Michael Woodford knows how to create jobs. Does Ben Bernanke?
Both refer to Woodford's Jackson Hole speech
I have read only the concluding section of Woodford's paper. In it he expresses no firm opinion about whether a nominal GDP target would have a significant (or even detectable) effect on GDP. There is a lot about how QE without promises about future policy makes no sense, but he presents no evidence that statements about policy in the fairly distant future have any effect on anything. The reason is simple, no central bank has attempted to cause an increase in expected inflation.

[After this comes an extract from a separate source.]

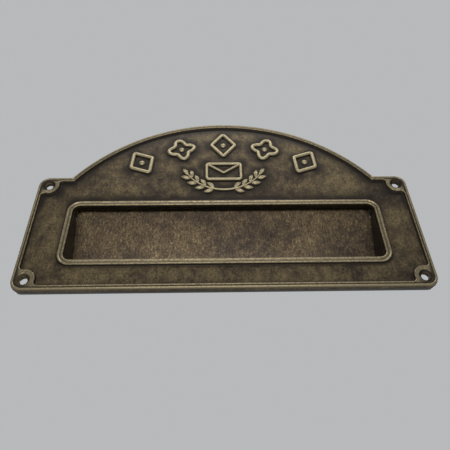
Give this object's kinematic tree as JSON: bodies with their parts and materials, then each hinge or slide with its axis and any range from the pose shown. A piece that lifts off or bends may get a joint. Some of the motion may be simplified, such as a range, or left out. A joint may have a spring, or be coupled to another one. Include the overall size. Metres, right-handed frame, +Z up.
{
  "type": "letter plate",
  "caption": "Cast brass letter plate with an arched top, a framed slot and a flap that swings inwards on a hinge rod.",
  "frame": {"origin": "centre of the four wall-screw holes, on the plane of the wall", "axes": "+X to the right as the front is seen, +Z up, the front faces -Y and the wall is the plane Y = 0"},
  "size_m": [0.29, 0.0282, 0.161],
  "materials": {
    "aged_brass": "dark brown patina, worn to pale gold on raised edges",
    "flap_brass": "dark speckled patina",
    "chute_brass": "brown patina",
    "rod_brass": "drawn bar",
    "washer_brass": "stamped",
    "screw_brass": "turned",
    "spring_steel": "dark, oiled",
    "buffer_rubber": "matt"
  },
  "bodies": {
    "plate": {"front_plate": "aged_brass", "left_cheek": "chute_brass", "right_cheek": "chute_brass", "sill": "chute_brass", "hood": "chute_brass", "hinge_rod": "rod_brass", "left_rod_washer": "washer_brass", "right_rod_washer": "washer_brass", "left_rod_clip": "spring_steel", "right_rod_clip": "spring_steel", "left_buffer": "buffer_rubber", "right_buffer": "buffer_rubber", "cheek_screws": "screw_brass", "cheek_screw_washers": "washer_brass", "sill_screws": "screw_brass", "sill_screw_washers": "washer_brass", "hood_screws": "screw_brass", "hood_screw_washers": "washer_brass"},
    "flap": {"flap": "flap_brass"}
  },
  "joints": [
    {"name": "flap_hinge", "type": "hinge", "parent": "plate", "child": "flap", "pos_m": [0, 0.006, 0.024], "axis": [1, 0, 0], "range_deg": [0, 70]}
  ]
}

So far I am attempting to interpret Woodford. I don't agree with everything which he implies. He suggests that we have essentially no information about the effects of medium and long term policy guidance from central banks. In fact we have a lot of information (see key weasel "an increase" in the paragraph above). In the late 70s and early 80s monetary authorities tried very hard to convince people that they were absolutely determined to achieve low inflation. If the expectations channel works even when other channels don't this would have caused low expected inflation even without direct effects through gigantic safe short term interest rates, severe recessions and record setting unemployment. The evidence is overwhelming that monetary authority statements about their medium term targets and goals have never worked without policies which bypass the expectations channel.
As far as I know, neither you nor Woodford has explained why this historical evidence is not relevant and doesn't amount essentially to a refutation of our confident claims and his diffident claims that we don't have relevant data.
I see no justification for your tweet that "Woodford knows ..." I think this is a problem with epistemology. What do you mean by "knows" ? Doesn't it have something to do with proof (in mathematics) and evidence (in everything else).